%%

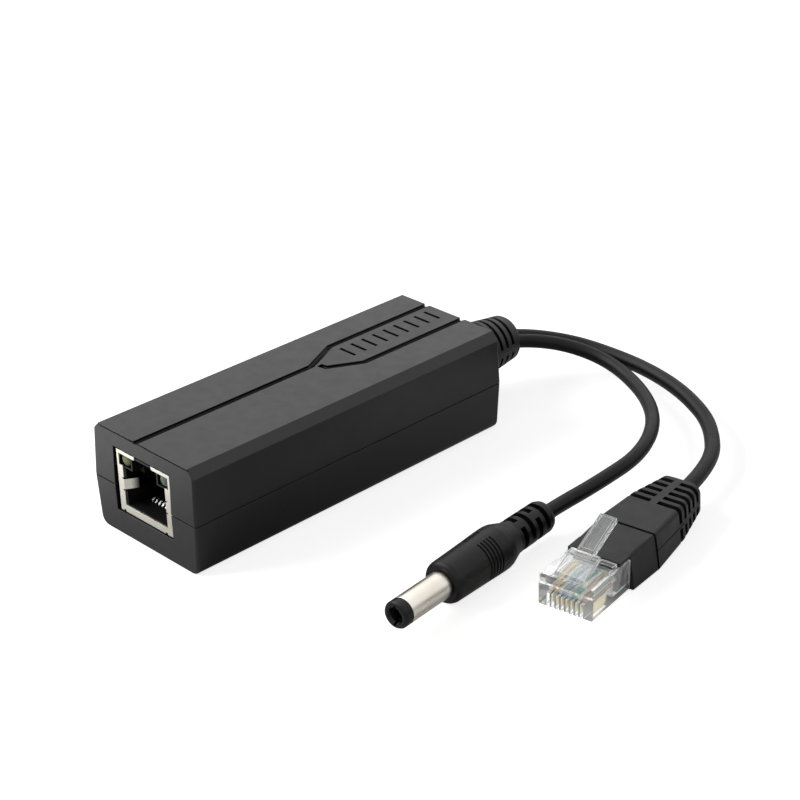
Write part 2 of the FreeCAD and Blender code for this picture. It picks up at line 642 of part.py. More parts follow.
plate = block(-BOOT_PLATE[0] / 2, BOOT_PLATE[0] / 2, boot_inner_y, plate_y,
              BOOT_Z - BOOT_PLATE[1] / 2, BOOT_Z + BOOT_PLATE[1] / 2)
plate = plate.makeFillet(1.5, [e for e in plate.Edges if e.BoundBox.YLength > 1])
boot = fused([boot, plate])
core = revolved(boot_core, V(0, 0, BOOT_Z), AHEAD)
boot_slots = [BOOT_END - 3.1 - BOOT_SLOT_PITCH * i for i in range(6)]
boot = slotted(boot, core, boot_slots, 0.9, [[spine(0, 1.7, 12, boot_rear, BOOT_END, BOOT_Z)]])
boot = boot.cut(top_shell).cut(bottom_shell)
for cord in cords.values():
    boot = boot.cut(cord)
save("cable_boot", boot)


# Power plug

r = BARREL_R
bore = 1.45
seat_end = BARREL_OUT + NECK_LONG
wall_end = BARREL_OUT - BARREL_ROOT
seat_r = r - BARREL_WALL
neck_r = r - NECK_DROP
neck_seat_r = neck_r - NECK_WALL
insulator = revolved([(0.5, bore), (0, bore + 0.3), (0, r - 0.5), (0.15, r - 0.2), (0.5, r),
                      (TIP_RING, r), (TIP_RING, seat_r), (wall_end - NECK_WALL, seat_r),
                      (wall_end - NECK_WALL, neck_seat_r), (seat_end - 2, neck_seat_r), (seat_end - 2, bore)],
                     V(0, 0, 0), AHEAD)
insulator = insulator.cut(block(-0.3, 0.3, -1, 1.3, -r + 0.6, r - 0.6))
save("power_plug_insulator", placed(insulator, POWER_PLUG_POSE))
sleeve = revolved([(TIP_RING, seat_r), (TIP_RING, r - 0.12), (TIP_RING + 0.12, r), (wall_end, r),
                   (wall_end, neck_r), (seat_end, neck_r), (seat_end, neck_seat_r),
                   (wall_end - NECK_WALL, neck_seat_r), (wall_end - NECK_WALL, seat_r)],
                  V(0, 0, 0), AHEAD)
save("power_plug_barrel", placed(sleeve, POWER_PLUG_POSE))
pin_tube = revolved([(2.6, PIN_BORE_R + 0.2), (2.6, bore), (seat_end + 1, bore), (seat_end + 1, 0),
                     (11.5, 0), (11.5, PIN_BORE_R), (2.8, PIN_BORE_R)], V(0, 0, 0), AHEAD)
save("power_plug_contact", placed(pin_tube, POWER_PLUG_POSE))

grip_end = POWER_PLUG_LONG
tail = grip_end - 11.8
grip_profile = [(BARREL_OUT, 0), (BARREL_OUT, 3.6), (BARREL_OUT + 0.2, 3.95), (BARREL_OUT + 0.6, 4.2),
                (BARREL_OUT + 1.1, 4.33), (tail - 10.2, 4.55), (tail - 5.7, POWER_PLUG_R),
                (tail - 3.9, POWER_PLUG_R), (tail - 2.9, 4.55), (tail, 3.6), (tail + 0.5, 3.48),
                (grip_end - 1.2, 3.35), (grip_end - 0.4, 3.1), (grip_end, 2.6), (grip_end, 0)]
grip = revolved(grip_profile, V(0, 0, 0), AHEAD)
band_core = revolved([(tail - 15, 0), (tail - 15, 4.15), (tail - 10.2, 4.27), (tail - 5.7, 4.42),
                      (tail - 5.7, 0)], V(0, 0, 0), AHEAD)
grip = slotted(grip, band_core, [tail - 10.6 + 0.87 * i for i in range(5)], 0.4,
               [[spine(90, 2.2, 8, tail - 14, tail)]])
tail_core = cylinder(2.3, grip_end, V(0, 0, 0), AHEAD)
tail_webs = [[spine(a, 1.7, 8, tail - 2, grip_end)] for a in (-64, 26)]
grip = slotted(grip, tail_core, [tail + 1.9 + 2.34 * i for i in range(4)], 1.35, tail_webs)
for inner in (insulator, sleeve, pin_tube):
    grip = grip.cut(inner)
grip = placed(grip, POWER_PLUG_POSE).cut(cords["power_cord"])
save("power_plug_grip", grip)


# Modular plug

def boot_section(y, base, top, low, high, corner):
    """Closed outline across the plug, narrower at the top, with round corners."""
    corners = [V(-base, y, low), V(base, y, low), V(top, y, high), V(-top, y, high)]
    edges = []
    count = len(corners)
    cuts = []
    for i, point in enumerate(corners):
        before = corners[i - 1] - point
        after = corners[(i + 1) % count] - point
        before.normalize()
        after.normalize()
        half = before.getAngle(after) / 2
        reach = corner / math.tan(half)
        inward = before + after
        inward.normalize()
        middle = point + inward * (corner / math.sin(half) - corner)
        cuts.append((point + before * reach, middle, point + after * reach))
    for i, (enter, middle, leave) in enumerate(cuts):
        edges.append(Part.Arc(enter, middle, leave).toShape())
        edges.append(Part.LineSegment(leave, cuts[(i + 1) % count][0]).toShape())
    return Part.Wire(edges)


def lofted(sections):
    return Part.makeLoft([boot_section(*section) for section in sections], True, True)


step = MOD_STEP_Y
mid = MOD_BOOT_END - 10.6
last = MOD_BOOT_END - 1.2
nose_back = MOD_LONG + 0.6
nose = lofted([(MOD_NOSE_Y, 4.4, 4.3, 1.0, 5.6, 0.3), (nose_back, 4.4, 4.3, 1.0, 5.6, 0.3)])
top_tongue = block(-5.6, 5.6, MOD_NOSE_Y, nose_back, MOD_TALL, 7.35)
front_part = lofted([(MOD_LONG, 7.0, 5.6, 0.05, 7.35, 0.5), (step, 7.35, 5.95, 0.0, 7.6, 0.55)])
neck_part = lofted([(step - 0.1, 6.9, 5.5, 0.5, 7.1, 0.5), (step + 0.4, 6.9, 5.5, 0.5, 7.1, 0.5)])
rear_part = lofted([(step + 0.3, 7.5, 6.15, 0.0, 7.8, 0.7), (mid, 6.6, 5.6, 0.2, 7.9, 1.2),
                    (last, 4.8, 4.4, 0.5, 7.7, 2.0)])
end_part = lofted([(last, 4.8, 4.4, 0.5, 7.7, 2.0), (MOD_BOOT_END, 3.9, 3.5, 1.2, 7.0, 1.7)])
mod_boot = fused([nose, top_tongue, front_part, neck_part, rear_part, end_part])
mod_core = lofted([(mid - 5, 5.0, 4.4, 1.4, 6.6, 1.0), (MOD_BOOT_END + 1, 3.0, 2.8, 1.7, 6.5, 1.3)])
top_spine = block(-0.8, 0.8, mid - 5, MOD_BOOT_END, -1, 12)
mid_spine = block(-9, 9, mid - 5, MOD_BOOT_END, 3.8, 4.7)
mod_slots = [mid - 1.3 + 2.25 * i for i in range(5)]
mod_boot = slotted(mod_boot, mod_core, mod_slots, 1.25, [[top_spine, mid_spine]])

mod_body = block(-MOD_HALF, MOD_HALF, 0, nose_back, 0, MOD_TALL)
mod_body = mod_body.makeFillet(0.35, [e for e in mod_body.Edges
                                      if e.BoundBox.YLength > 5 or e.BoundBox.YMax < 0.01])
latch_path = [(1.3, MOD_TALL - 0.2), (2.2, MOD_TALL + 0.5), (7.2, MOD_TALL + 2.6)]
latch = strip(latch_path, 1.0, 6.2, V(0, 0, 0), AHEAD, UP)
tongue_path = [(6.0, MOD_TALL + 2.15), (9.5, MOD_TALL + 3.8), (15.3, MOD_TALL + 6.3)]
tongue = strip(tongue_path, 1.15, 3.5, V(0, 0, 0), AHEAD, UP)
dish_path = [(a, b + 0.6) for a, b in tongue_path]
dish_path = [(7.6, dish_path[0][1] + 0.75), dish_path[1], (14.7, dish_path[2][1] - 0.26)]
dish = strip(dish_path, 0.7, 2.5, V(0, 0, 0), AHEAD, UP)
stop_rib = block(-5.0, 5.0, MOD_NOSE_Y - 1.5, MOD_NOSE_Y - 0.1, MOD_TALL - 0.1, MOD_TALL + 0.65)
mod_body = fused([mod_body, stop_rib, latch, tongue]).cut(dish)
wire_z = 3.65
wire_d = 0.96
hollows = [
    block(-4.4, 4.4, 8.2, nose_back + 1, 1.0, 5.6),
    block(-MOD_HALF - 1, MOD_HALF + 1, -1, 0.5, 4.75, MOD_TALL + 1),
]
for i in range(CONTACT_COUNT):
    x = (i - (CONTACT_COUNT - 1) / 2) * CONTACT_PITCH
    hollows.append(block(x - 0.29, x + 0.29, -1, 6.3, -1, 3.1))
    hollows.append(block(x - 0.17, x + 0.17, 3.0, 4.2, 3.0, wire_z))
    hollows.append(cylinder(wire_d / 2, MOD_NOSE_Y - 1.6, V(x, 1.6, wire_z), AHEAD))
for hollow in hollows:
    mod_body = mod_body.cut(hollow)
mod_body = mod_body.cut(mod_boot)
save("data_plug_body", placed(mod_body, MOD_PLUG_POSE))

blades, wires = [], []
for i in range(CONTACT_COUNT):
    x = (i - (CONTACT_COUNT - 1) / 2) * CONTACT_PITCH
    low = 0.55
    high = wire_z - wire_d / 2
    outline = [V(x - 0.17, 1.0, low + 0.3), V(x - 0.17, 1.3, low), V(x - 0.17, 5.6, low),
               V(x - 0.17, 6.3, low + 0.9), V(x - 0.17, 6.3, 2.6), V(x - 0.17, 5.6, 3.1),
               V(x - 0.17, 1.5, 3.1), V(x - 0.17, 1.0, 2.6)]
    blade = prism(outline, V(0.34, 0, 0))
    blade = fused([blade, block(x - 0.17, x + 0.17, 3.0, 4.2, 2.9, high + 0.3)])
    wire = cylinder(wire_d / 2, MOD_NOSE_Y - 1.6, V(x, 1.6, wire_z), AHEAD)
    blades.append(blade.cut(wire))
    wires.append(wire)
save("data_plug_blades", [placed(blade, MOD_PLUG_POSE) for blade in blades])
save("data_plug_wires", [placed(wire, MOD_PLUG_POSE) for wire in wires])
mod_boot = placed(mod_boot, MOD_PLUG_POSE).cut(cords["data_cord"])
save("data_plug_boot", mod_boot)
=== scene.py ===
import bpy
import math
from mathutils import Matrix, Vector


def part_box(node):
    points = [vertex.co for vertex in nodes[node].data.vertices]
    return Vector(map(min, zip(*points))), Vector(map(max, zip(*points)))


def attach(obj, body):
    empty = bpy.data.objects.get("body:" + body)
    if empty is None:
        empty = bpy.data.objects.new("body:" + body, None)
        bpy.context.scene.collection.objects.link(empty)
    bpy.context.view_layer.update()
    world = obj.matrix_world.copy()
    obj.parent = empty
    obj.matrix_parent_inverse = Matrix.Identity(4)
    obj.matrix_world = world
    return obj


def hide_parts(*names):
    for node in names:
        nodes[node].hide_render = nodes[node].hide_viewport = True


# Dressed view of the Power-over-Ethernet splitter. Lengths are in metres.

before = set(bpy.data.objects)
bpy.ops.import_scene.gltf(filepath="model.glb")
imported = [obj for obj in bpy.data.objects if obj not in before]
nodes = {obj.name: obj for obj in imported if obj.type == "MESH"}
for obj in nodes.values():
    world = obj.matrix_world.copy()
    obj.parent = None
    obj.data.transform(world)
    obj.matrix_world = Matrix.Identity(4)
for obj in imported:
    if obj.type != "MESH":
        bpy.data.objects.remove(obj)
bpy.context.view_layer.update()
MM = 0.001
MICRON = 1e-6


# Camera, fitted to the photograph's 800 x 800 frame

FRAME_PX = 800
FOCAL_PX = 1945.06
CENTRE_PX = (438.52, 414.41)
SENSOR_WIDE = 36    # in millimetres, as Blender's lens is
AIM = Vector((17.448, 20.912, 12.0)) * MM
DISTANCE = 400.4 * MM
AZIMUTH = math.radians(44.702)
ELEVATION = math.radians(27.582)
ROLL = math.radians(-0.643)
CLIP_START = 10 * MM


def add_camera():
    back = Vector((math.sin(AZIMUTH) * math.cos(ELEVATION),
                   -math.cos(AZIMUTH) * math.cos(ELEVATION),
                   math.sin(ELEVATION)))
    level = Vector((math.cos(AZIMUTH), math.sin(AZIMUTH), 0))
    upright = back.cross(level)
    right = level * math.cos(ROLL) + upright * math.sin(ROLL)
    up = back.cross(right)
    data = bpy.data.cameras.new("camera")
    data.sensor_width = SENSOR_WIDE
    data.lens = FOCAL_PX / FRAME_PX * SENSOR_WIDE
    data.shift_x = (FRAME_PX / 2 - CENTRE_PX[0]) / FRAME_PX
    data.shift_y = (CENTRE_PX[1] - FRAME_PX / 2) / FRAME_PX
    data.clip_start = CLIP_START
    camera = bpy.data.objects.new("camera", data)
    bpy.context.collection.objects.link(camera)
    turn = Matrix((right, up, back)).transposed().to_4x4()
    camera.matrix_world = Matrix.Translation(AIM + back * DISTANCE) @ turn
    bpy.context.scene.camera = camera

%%

Each line from the one containing "blades, wires = [], []" through the one containing "for node in" must be retyped exactly, the first and last of these included.

blades, wires = [], []
for i in range(CONTACT_COUNT):
    x = (i - (CONTACT_COUNT - 1) / 2) * CONTACT_PITCH
    low = 0.55
    high = wire_z - wire_d / 2
    outline = [V(x - 0.17, 1.0, low + 0.3), V(x - 0.17, 1.3, low), V(x - 0.17, 5.6, low),
               V(x - 0.17, 6.3, low + 0.9), V(x - 0.17, 6.3, 2.6), V(x - 0.17, 5.6, 3.1),
               V(x - 0.17, 1.5, 3.1), V(x - 0.17, 1.0, 2.6)]
    blade = prism(outline, V(0.34, 0, 0))
    blade = fused([blade, block(x - 0.17, x + 0.17, 3.0, 4.2, 2.9, high + 0.3)])
    wire = cylinder(wire_d / 2, MOD_NOSE_Y - 1.6, V(x, 1.6, wire_z), AHEAD)
    blades.append(blade.cut(wire))
    wires.append(wire)
save("data_plug_blades", [placed(blade, MOD_PLUG_POSE) for blade in blades])
save("data_plug_wires", [placed(wire, MOD_PLUG_POSE) for wire in wires])
mod_boot = placed(mod_boot, MOD_PLUG_POSE).cut(cords["data_cord"])
save("data_plug_boot", mod_boot)
=== scene.py ===
import bpy
import math
from mathutils import Matrix, Vector


def part_box(node):
    points = [vertex.co for vertex in nodes[node].data.vertices]
    return Vector(map(min, zip(*points))), Vector(map(max, zip(*points)))


def attach(obj, body):
    empty = bpy.data.objects.get("body:" + body)
    if empty is None:
        empty = bpy.data.objects.new("body:" + body, None)
        bpy.context.scene.collection.objects.link(empty)
    bpy.context.view_layer.update()
    world = obj.matrix_world.copy()
    obj.parent = empty
    obj.matrix_parent_inverse = Matrix.Identity(4)
    obj.matrix_world = world
    return obj


def hide_parts(*names):
    for node in names:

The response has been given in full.